Home Is Where The Heartburn Is
First off, this photo only slightly understates the buying power I have in the real estate market:

That’s right. I can do somewhat better than a birdhouse, but not by a whole helluva lot.
Ah, but not because house prices haven’t fallen! Truth be told, I’ve noticed more in my price range than ever, some of it even being habitable! The deflating of the real estate bubble has worked marginally in my favor.
I say marginally, because the mortgage underwriting criteria has been changing dramatically. Whatever I saved in house pricing, I’ll be paying out in PMI - Private Mortgage Insurance.

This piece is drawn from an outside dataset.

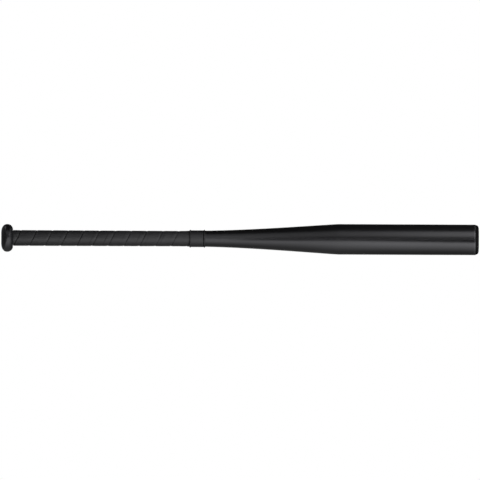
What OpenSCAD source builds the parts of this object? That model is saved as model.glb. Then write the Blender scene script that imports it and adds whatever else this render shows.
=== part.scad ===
// Aluminium baseball bat with a wound grip, sealed by a knob and an end cap.
// The bat lies along +X. The middle of the knob's face is the origin, and the
// end cap's face is at x = bat_len. Profiles are lists of [radius, x].

/* [Bat] */
// Length from the knob's face to the end cap's face
bat_len = 863.6; // [716:0.1:1040]
// Distance from the knob's face to the neck, where the collar ends and the taper starts
handle_len = 368.6; // [300:0.1:445]
// Length of the taper between the neck and the full barrel
taper_len = 241; // [200:1:300]
// Widest diameter of the barrel
barrel_dia = 55.1; // [46:0.1:70]
// Diameter of the bare handle at the knob
handle_dia = 25; // [20:0.1:30]

/* [Tube] */
// Wall of the handle
handle_wall = 2.6; // [1.5:0.1:4]
// Wall of the barrel
barrel_wall = 2.3; // [1.5:0.1:4]
// How much the handle's radius shrinks from the knob to the flare
handle_draw = 0.3; // [0:0.05:1]
// Length of the flare that ends at the neck
flare_len = 50; // [30:1:80]
// How much the radius grows along the flare
neck_rise = 2.5; // [1:0.05:4]
// How gently the taper leaves the neck: 1 is a straight cone
taper_leave = 1.5; // [1:0.05:2.5]
// How softly the taper meets the barrel: 1 is a plain corner
taper_meet = 1.12; // [1:0.01:2.5]
// How much the barrel's radius shrinks towards its end
barrel_draw = 0.05; // [0:0.05:0.8]
// Length over which the barrel draws in, up to the cap's skirt
barrel_draw_len = 85; // [10:1:200]
// Rounding of the tube's mouth, measured along the radius
mouth_round = 0.85; // [0.2:0.05:1.5]
// Rounding of the tube's mouth, measured along the bat
mouth_round_len = 2.2; // [0.5:0.1:4]

/* [Knob] */
// Diameter of the knob
knob_dia = 50.24; // [42:0.01:62]
// Thickness of the knob
knob_len = 21.3; // [17:0.1:26]
// Distance from the knob's face to its widest place
knob_belly = 11.2; // [8:0.1:14]
// Fullness of the knob's front curve: 2 is an ellipse
knob_fullness = 2.3; // [2:0.05:3.5]
// Thickness of the knob's end wall, where the tube's end seats
knob_wall = 7; // [5:0.1:10]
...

For those of you who ain’t hip with mortgage jargon, PMI is required by a lender whenever you have less than a 20% down payment. And who the hell has 20% down on loan amounts like $100,000 and up? Get real. Anyhow, PMI is a bad-loan insurance that you pay the lender, to protect THEM in case you go financially belly-up. If you default on your loan and it goes to foreclosure, PMI reimburses the lender for any financial loss. It doesn’t do you, the homeowner, a damn bit of good. It does not save the house for you, or buy time, or make payments. It’s strictly CYA for the bank, and you get to pay for it.
Over the past few years, clever strategies like taking out a “piggyback” loan, or second mortgage, were in vogue to avoid PMI. With the endemic foreclosure problems, however, no bank wants to be holding that 2nd position anymore. So it’s back to ol’ PMI.

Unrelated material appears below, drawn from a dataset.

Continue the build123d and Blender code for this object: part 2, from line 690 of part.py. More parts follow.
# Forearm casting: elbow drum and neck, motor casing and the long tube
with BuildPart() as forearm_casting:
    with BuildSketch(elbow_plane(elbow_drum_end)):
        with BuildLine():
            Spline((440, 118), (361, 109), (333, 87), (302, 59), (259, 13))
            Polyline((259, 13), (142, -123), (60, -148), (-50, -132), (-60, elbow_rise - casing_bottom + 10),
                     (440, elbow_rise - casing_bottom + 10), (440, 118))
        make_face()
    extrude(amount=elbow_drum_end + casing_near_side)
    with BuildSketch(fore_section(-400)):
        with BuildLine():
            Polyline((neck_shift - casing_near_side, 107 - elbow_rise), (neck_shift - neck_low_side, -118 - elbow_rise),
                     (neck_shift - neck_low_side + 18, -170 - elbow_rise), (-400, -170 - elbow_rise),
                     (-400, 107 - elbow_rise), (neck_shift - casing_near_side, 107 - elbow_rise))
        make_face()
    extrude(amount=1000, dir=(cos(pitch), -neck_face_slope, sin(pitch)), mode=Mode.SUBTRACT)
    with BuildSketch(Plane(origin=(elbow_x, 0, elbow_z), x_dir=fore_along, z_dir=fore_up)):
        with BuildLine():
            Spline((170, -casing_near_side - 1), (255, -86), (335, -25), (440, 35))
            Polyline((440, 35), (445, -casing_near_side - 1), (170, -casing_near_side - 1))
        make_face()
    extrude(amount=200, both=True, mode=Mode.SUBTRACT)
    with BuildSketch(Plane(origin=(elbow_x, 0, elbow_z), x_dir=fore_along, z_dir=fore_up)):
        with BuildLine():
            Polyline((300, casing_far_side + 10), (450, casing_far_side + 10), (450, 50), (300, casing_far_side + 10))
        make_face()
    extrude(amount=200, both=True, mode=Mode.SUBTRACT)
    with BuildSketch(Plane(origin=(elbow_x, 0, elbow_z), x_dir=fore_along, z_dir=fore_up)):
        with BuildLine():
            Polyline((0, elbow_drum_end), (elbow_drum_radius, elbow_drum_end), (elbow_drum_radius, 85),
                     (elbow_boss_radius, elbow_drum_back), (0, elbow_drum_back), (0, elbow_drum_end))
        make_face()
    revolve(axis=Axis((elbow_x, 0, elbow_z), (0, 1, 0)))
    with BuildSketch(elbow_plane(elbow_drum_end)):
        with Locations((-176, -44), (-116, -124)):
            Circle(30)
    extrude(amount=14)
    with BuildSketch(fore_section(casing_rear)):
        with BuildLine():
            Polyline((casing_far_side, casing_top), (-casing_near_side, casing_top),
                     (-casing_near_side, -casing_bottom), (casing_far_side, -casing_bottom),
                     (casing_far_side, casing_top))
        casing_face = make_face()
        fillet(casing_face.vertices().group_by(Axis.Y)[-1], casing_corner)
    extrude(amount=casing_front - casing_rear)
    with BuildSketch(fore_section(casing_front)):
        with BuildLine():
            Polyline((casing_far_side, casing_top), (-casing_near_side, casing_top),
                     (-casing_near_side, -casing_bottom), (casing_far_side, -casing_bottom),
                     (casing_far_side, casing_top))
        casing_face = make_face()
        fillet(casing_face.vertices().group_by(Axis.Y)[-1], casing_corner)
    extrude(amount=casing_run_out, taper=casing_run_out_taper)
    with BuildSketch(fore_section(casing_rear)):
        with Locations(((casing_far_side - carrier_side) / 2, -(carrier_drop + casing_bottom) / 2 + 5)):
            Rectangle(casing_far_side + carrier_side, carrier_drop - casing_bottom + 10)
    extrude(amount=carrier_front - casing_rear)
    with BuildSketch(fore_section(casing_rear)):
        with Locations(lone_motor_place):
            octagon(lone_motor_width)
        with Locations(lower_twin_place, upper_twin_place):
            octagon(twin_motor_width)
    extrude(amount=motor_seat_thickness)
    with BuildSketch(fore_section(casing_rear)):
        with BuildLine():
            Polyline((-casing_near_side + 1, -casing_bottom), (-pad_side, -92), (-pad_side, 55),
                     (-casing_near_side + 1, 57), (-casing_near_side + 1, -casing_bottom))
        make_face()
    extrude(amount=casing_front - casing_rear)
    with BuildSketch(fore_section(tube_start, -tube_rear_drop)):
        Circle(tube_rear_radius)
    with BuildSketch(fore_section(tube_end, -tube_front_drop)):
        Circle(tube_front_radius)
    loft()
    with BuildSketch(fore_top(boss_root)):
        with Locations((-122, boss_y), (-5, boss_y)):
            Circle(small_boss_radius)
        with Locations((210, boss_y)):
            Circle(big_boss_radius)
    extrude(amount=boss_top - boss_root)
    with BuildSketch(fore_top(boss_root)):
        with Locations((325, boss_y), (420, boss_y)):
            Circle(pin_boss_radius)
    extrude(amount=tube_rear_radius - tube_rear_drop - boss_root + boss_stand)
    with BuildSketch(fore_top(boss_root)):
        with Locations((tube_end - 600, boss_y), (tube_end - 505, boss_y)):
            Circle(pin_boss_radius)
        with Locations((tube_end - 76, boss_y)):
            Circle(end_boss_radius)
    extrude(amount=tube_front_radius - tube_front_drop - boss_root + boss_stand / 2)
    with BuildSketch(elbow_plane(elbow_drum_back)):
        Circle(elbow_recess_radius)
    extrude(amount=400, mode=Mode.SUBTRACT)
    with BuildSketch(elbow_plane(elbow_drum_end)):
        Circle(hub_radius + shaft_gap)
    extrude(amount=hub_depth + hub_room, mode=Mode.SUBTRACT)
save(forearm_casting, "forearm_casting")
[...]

But the institutions that offer PMI are charging very high premiums these days. Historically high. They have huge losses already on the books, and just like any insurance company after a natural disaster hits, they’re making up their losses by collecting bigger premiums.
Good times.
I’m one of the lucky few who might be able to handle the extra $300 a month this puts on the mortgage payment, without having the whole deal blow up. Many other buyers are not so lucky. They qualify for a house, right up until the PMI premiums are factored in. These conservatively range around $150 and up, depending on one’s circumstances.
So, if you were wondering why Congress snuck in that PMI tax deduction for income taxes for 2007, it’s because PMI is now on the moon and the Feds know it. It’s the unspoken deal-killer for many would-be mortgages. Of all the financial crap I read daily, no one has yet to ring the gong and say: “You know what will make this housing bubble thing worse? If first-time buyers who otherwise would qualify, get shut out by PMI premiums.”
Now, PMI is not forever. It’s tied to the Loan to Value ratio of your mortgage - the amount the place is worth, vs. what you owe on it. PMI can be removed once you pay down the loan enough, and/or your property appreciates in value enough, that you hit that 20% in your favor.
Until then, it’s a rock around your neck. The premiums are not refundable. If you pay PMI for 5 years, and you’re never late on a mortgage payment, and then you get the PMI waived after paying down extra to the principal balance - it’s a waiver on the go-forward. Whatever you paid in the past, stays in the PMI company’s pocket.
I’m kinda halfway through a mortgage transaction right now, that’s been a bigger pain in the ass than imaginable. I’m frankly at the point where if the deal doesn’t go through, I’ll cheerfully keep my down payment money in the bank and continue to rent. There’s still many advantages to home ownership - but today’s mortgage and home markets are a gut-check and the timid need not apply.